__EXERCISE GOAL__
Reproduce the listing below without any change.

* begin *

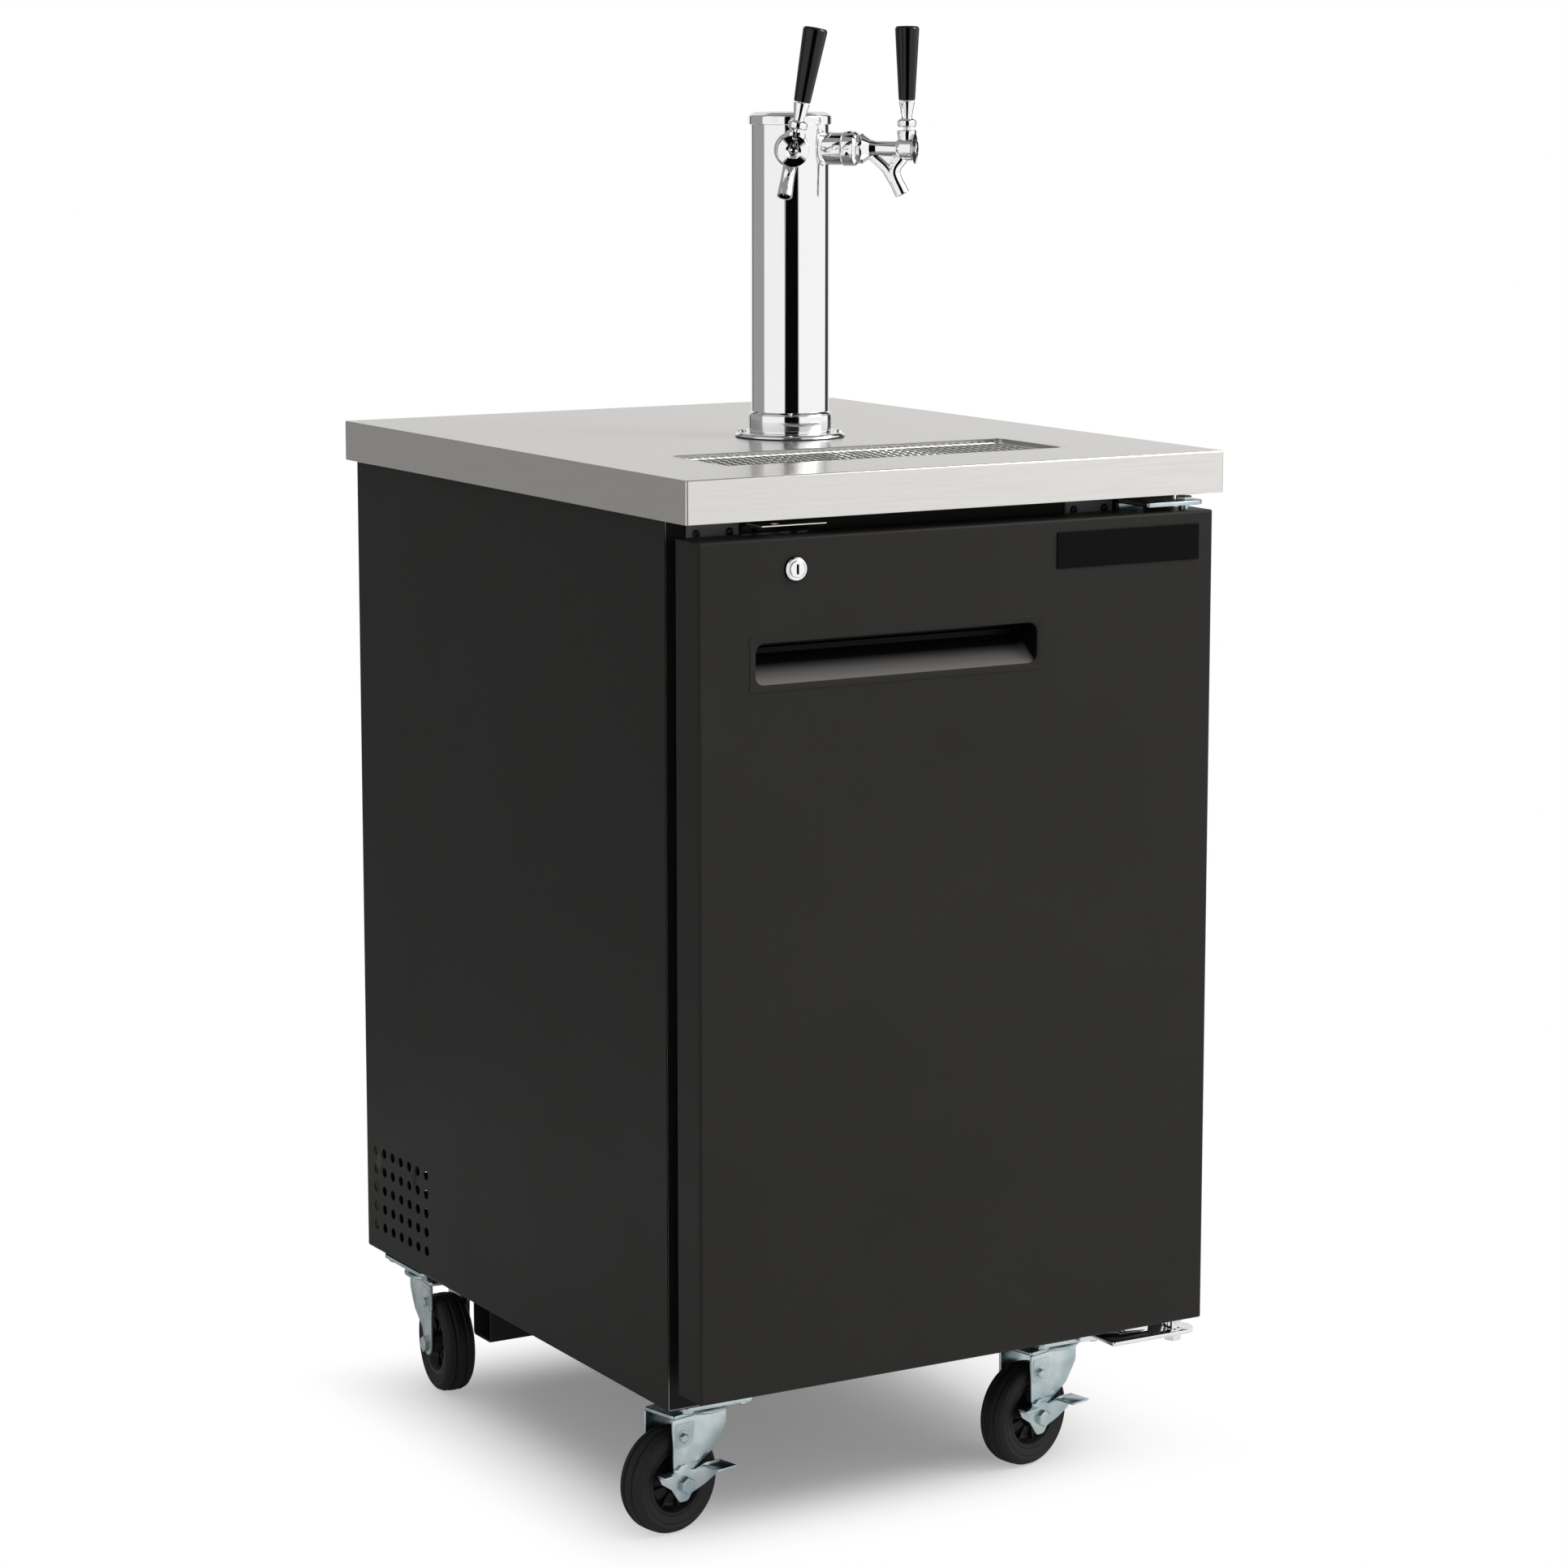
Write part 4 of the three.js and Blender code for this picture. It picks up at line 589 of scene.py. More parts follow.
# Zinc-plated steel: bright with a bluish passivation that gathers in slow patches.
zinc_plate, tree, shader = new_material("zinc-plated steel", "#c3cfd3", 0.24, 1)
place = add_node(tree, "ShaderNodeTexCoord", {}).outputs["Object"]
patches = add_node(tree, "ShaderNodeTexNoise", {"Vector": place, "Scale": 38, "Detail": 4})
grain = add_node(tree, "ShaderNodeTexNoise", {"Vector": place, "Scale": 900, "Detail": 2})
hue = add_node(tree, "ShaderNodeValToRGB", {"Fac": patches})
hue.color_ramp.elements[0].position = 0.32
hue.color_ramp.elements[0].color = linear("#a9bcc3")
hue.color_ramp.elements[1].position = 0.66
hue.color_ramp.elements[1].color = linear("#d3dbdc")
satin = add_node(tree, "ShaderNodeMapRange", {
    "Value": patches, "From Min": 0.3, "From Max": 0.7, "To Min": 0.2, "To Max": 0.34})
bump = add_node(tree, "ShaderNodeBump", {
    "Height": grain, "Strength": 0.12, "Distance": 0.0001})
feed(tree, shader, {"Base Color": hue, "Roughness": satin,
                    "Normal": bump})

panel_low, panel_high = corners("rear_panel")
slot_rows, slot_pitch, slot_height, slot_half = 8, 20, 8, 75
first_slot = shell_bottom + 30
slot_middle = Vector((0, panel_high.y, first_slot + slot_height / 2 + (slot_rows - 1) / 2 * slot_pitch))
upright = Matrix.Rotation(math.pi / 2, 4, "X")
slot_rows_place = Matrix.Translation(slot_middle) @ upright
slot_grid = {"Material": galvanised, "Columns": 2, "Rows": slot_rows, "Column pitch": panel_high.x,
             "Row pitch": slot_pitch}
slot_punch = block((-slot_half, -slot_height / 2, -4), (slot_half, slot_height / 2, 4))
slots = grown(row_tree, slot_punch, slot_grid)
panel = cut(block(panel_low, panel_high), moved(slots, slot_rows_place))
finish_piece("rear_sheet", panel, galvanised, "cabinet", "galvanised", "rear_panel")

hood_sheet = 0.9
hood_out = 2.6
hood_section = rounded([
    (-slot_height / 2, -hood_out, 0), (slot_height / 2, -hood_out, 1.6), (slot_height / 2 + 2, 0, 0),
    (slot_height / 2 + 2 - hood_sheet, 0, 0), (slot_height / 2 - hood_sheet, hood_sheet - hood_out, 1),
    (-slot_height / 2, hood_sheet - hood_out, 0)])
hood = plate(hood_section, -slot_half, slot_half, axis="X")
louvres = grown(row_tree, hood, slot_grid)
finish_repeat("rear_louvres", moved(louvres, slot_rows_place), galvanised, "cabinet")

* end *

__SOLUTION FOR THIS EXERCISE__
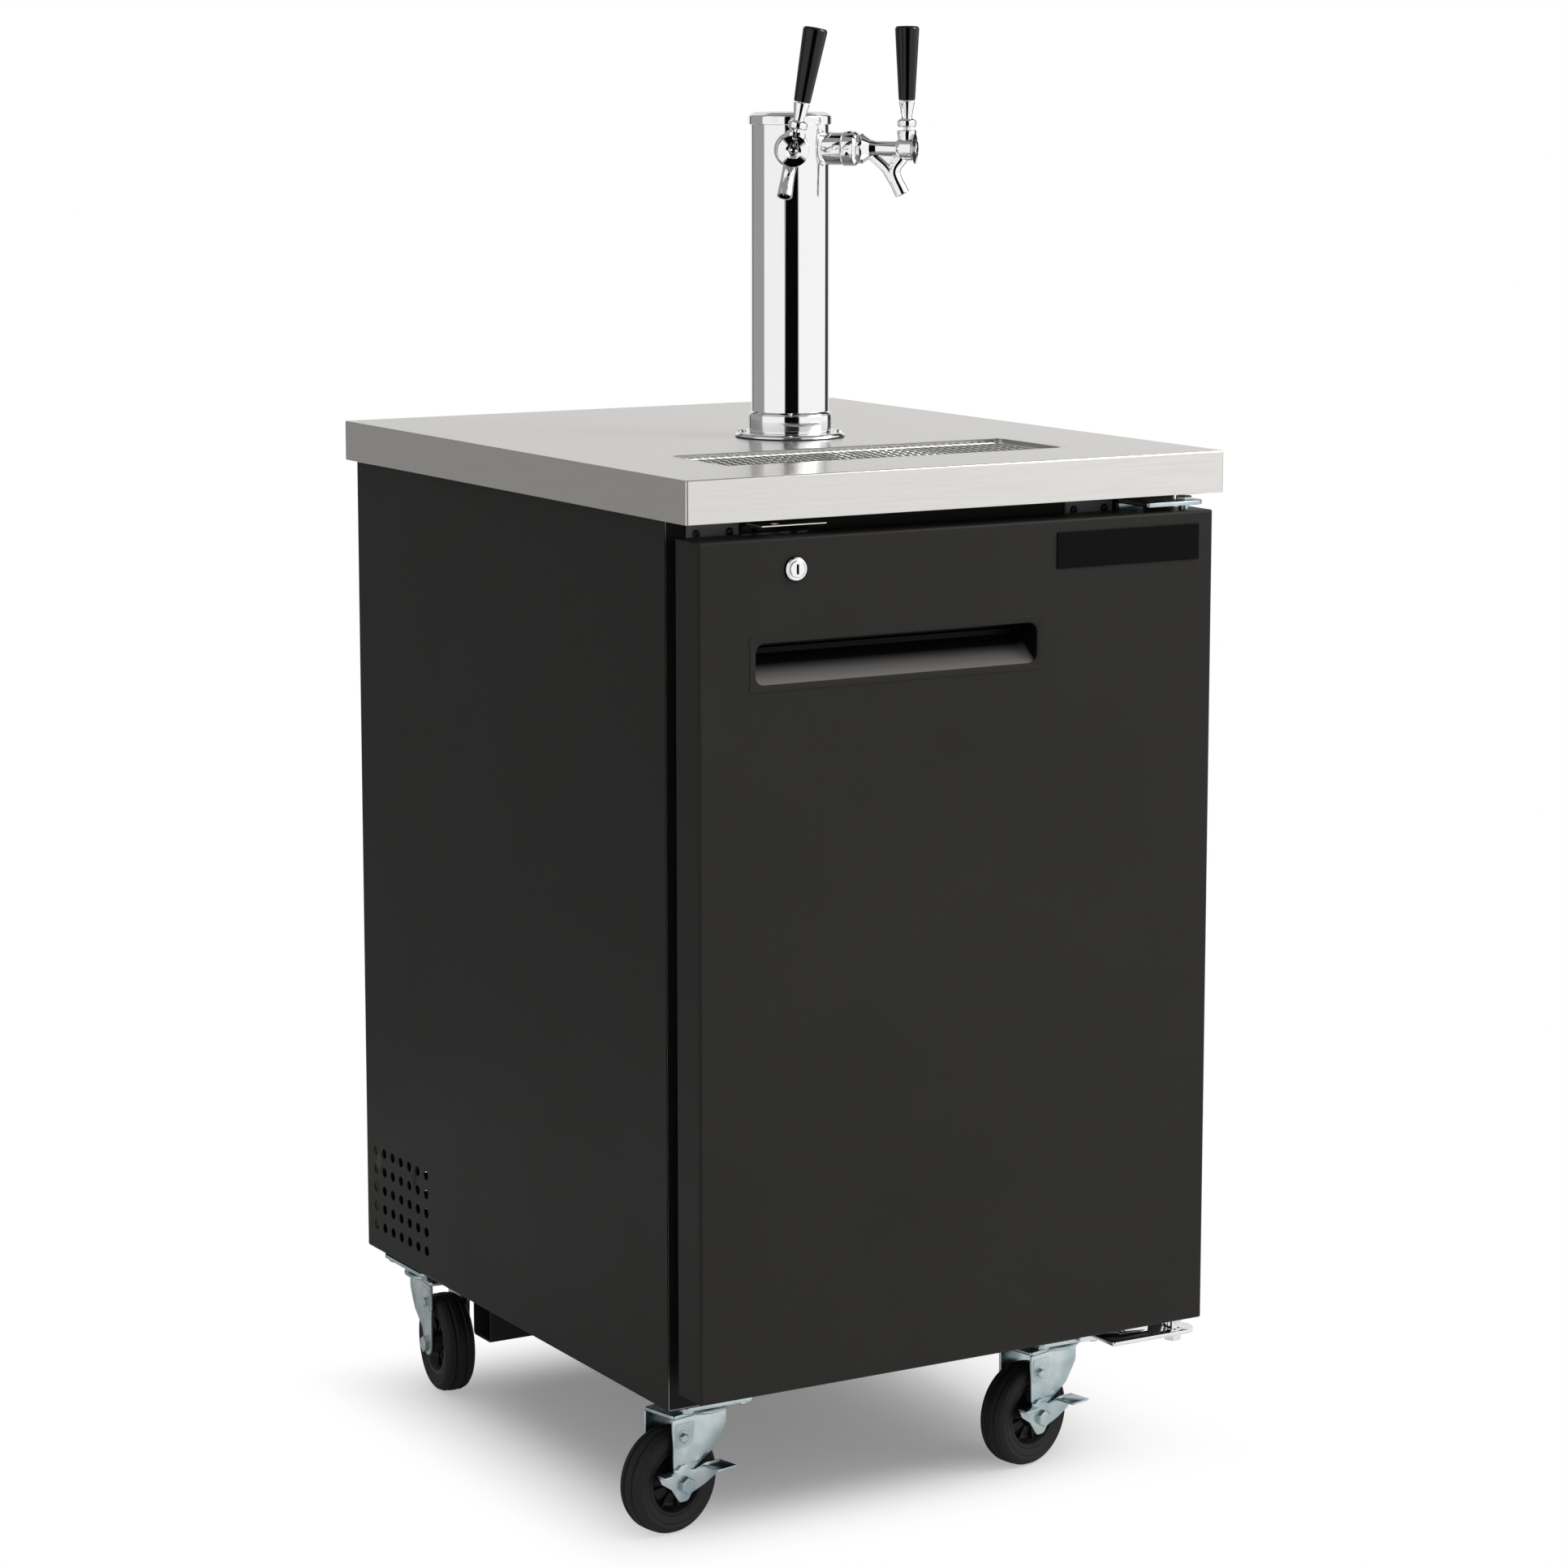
Write part 4 of the three.js and Blender code for this picture. It picks up at line 589 of scene.py. More parts follow.
# Zinc-plated steel: bright with a bluish passivation that gathers in slow patches.
zinc_plate, tree, shader = new_material("zinc-plated steel", "#c3cfd3", 0.24, 1)
place = add_node(tree, "ShaderNodeTexCoord", {}).outputs["Object"]
patches = add_node(tree, "ShaderNodeTexNoise", {"Vector": place, "Scale": 38, "Detail": 4})
grain = add_node(tree, "ShaderNodeTexNoise", {"Vector": place, "Scale": 900, "Detail": 2})
hue = add_node(tree, "ShaderNodeValToRGB", {"Fac": patches})
hue.color_ramp.elements[0].position = 0.32
hue.color_ramp.elements[0].color = linear("#a9bcc3")
hue.color_ramp.elements[1].position = 0.66
hue.color_ramp.elements[1].color = linear("#d3dbdc")
satin = add_node(tree, "ShaderNodeMapRange", {
    "Value": patches, "From Min": 0.3, "From Max": 0.7, "To Min": 0.2, "To Max": 0.34})
bump = add_node(tree, "ShaderNodeBump", {
    "Height": grain, "Strength": 0.12, "Distance": 0.0001})
feed(tree, shader, {"Base Color": hue, "Roughness": satin,
                    "Normal": bump})

panel_low, panel_high = corners("rear_panel")
slot_rows, slot_pitch, slot_height, slot_half = 8, 20, 8, 75
first_slot = shell_bottom + 30
slot_middle = Vector((0, panel_high.y, first_slot + slot_height / 2 + (slot_rows - 1) / 2 * slot_pitch))
upright = Matrix.Rotation(math.pi / 2, 4, "X")
slot_rows_place = Matrix.Translation(slot_middle) @ upright
slot_grid = {"Material": galvanised, "Columns": 2, "Rows": slot_rows, "Column pitch": panel_high.x,
             "Row pitch": slot_pitch}
slot_punch = block((-slot_half, -slot_height / 2, -4), (slot_half, slot_height / 2, 4))
slots = grown(row_tree, slot_punch, slot_grid)
panel = cut(block(panel_low, panel_high), moved(slots, slot_rows_place))
finish_piece("rear_sheet", panel, galvanised, "cabinet", "galvanised", "rear_panel")

hood_sheet = 0.9
hood_out = 2.6
hood_section = rounded([
    (-slot_height / 2, -hood_out, 0), (slot_height / 2, -hood_out, 1.6), (slot_height / 2 + 2, 0, 0),
    (slot_height / 2 + 2 - hood_sheet, 0, 0), (slot_height / 2 - hood_sheet, hood_sheet - hood_out, 1),
    (-slot_height / 2, hood_sheet - hood_out, 0)])
hood = plate(hood_section, -slot_half, slot_half, axis="X")
louvres = grown(row_tree, hood, slot_grid)
finish_repeat("rear_louvres", moved(louvres, slot_rows_place), galvanised, "cabinet")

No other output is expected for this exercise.